You can use store-bought Nutella. Or if you have time, make your own. It’s divine.

Alfajores cookies have been popular in Uruguay, Peru and Argentina since the mid 1800’s. Common fillings in alfajores are dulce de leche, chocolate mousse, fruit or cream. Toppings include meringue coating, milk chocolate, coconut or a sugar glaze.

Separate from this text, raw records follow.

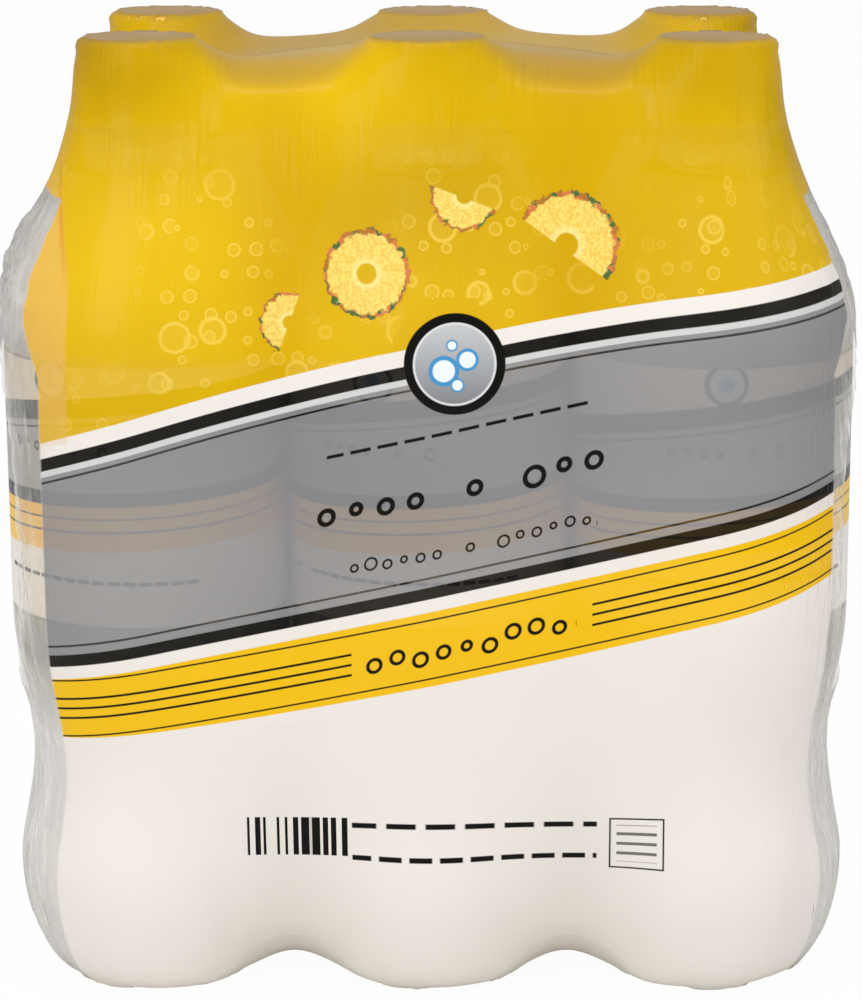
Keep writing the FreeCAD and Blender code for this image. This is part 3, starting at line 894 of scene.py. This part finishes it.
outside = (outside[0] + outside[1]).math("SQRT")
edge = outside + across.math("MAXIMUM", upright).math("MINIMUM", 0.0) - corner
line = (edge + stroke * 0.5).math("ABSOLUTE").below(stroke * 0.5, 0.2)
inside_row = go.above(0.0, 0.1) * go.below(length, 0.1)
feed(marks, (line * third.above(0.06, 0.01) * inside_row, finish.inputs["Mask"]))

# %% Rising bubbles
bubbles, fields, finish = group(
    "bubble_rings",
    {"Along": 0, "Up": 0, "Size": 7.0, "Share": 0.5, "Shift": 0},
    {"Mask": "NodeSocketFloat"},
)
go, up, size, share, shift = fields
distance, first, second = chance_cells(
    bubbles, join_vector(bubbles, (go + shift) / size, (up + shift) / size), randomness=0.8
)
radius = first.math("MULTIPLY_ADD", 0.22, 0.1)
ring = (distance - radius).math("ABSOLUTE").below(0.035, 0.04)
shine = distance.below(radius, 0.03) * 0.18
there = second.below(share, 0.02)
feed(bubbles, (((ring + shine) * there).math("MINIMUM", 1.0), finish.inputs["Mask"]))

# %% A slice of fruit
slices, fields, finish = group(
    "fruit_slice",
    {
        "Along": 0, "Up": 0, "Radius": 10, "Hole": 2.6, "Cut": -100,
        "Uneven": 0.5, "Grain": 0.5, "First": 0, "Second": 0,
    },
    {"Mask": "NodeSocketFloat", "Colour": "NodeSocketColor"},
)
go, up, radius, hole, cut, uneven, grain, first, second = fields
far_out = (go * go + up * up).math("SQRT")
segments = (up.math("ARCTAN2", go) * 11.0 + grain * 8.0).math("SINE")
fibre = grain + segments * 0.07
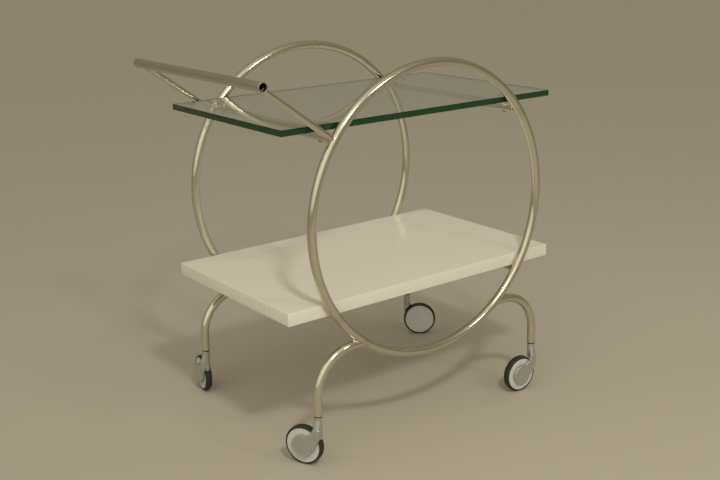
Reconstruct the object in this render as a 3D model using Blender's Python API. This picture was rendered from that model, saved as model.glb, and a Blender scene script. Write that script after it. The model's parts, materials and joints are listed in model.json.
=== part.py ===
"""Bar cart on wheels: two tubular hoops joined by four cross rails, a glass shelf above, a board
shelf below, a push handle, and four bent legs that end in swivel casters with one-sided forks.

Own frame: +Z up, floor at Z = 0, the long side along X with the handle at -X, the width along Y.
The design is laid out about the vertical axis through the hoops' centres, and the whole cart then
hangs from one empty that puts the middle of its bounding box over the world origin.
Corners are named as the person who pushes the cart by its handle meets them: rear is the handle's
end, and left and right are that person's own.
"""
import math

import bmesh
import bpy
from mathutils import Matrix, Vector

# Clearance that touching pieces keep.
GAP = 0.0003

# Hoops: two upright rings of round tube.
HOOP_OUTER_DIAMETER = 0.600
TUBE_RADIUS = 0.009
HOOP_RADIUS = HOOP_OUTER_DIAMETER / 2 - TUBE_RADIUS
HOOP_CENTRE_Z = 0.462
HOOP_Y = 0.215
HOOP_STEPS = 60
TUBE_SIDES = 12

# Cross rails: thin tubes that join the hoops, two above and two below the hoop centre.
RAIL_RADIUS = 0.006
RAIL_OFFSET_Z = 0.171
RAIL_X = math.sqrt(HOOP_RADIUS ** 2 - RAIL_OFFSET_Z ** 2)

# Handle: an open-ended bar on two arms that leave the hoops radially, at the upper rear rail.
HANDLE_REACH = 0.195
HANDLE_LENGTH = 0.468
HANDLE_WALL = 0.0012

# Legs: straight out of the hoop, a quarter bend, then straight down to the caster.
LEG_DROP = 0.2325
LEG_X = 0.2905
LEG_BEND_RADIUS = 0.0875
LEG_BEND_STEPS = 7
LEG_FOOT_Z = 0.1072
LEG_BORE_RADIUS = 0.0075
LEG_BORE_DEPTH = 0.033

# Shelves.
GLASS_SIZE = (0.680, 0.400, 0.012)
GLASS_TOP_OFFSET = 0.2007
BOARD_SIZE = (0.685, 0.410, 0.025)
ARRIS = 0.001

# Pads that are bonded under the glass, and the screws that hold them and the board to the rails.
PAD_Y = 0.172
PAD_RADIUS = 0.016
PAD_FLANGE = 0.003
PAD_ARRIS = 0.0006
PAD_BOSS_RADIUS = 0.005
PAD_BOSS_FLARE = 0.003
PAD_BOSS_OVERLAP = 0.004
PAD_BORE_DEPTH = 0.010
BOARD_SCREW_Y = 0.150
SCREW_RADIUS = 0.0025
SCREW_HOLE_RADIUS = 0.0028
SCREW_HEAD_RADIUS = 0.0048
SCREW_HEAD_HEIGHT = 0.003
SCREW_HEAD_CROWN = 0.0012
SCREW_HEAD_FLAT_RADIUS = 0.0034
SCREW_TIP_RADIUS = 0.0015
SCREW_TIP_LENGTH = 0.001
BOARD_SCREW_BITE = 0.015
SCREW_SIDES = 12

# Casters. Each one is laid out with its stem on the Z axis, its wheel trailing towards +X and its
# one-sided fork on the +Y side.
WHEEL_RADIUS = 0.040
WHEEL_STEPS = 24
TRAIL = 0.032
WHEEL_Y = -0.0015
TYRE_WIDTH = 0.015
TYRE_SHOULDER = 0.002
HUB_WIDTH = 0.014
HUB_RADIUS = 0.0365
HUB_ARRIS = 0.0007
RIM_GROOVE_RADIUS = 0.034
RIM_GROOVE_WIDTH = 0.008
AXLE_RADIUS = 0.003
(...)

The word alfajor comes from the arabic al-hasu, which means filled or stuffed. Culinary experts have traced Alfajores to Andalusia, Spain during the occupation by the Moors. There is a strong similarity between alfajores and mamoul, a buttery confection filled with date paste that is popular in the Middle East and North Africa.

orange nutella alfajores

Alfajores are so popular in Peru and Argentina, that there are chain restaurants that only sell alfajores. Casa del alfajor is one such chain in Peru. And Havanna, in Argentina, which has been around since 1947.

Try making a batch. You will love them!

Orange Nutella Alfajores

Print Recipe
Serves: 18

Ingredients

  • 200 gram flour
  • 300 gram corn starch
  • 2 tsp baking powder
  • 1/2 tsp baking soda
  • 250 grams softened butter
  • 150 grams sugar
  • 3 3gg yolks
  • 1 T brandy
  • zest from one orange
  • nutella (store bought or my own - see above)

Instructions

1

Preheat oven to 325 degrees Fahrenheit.

2

Line baking sheet with parchment paper.

3

Mix together flour, corn starch and baking powder and soda.

4

Cream together butter, sugar and orange zest for 5 minutes, until pale and fluffy.

5

Add the egg yolks and brandy to the butter mixture.

6

Add in the flour mixture.

7

Mix briefly until well incorporated.

8

Roll out dough until about 1/4 inch thick. Cut out cookies with cutter about 1 1/2 inches in diameter.

9

You can place them relatively close together, as they will not spread.

10

Bake for about 10 minutes, only until slightly golden around the edges.

11

Cool on baking tray for 5 minutes, then place them on a cookie rack to cool.

12

Sandwich them together, when they are cold, with nutella.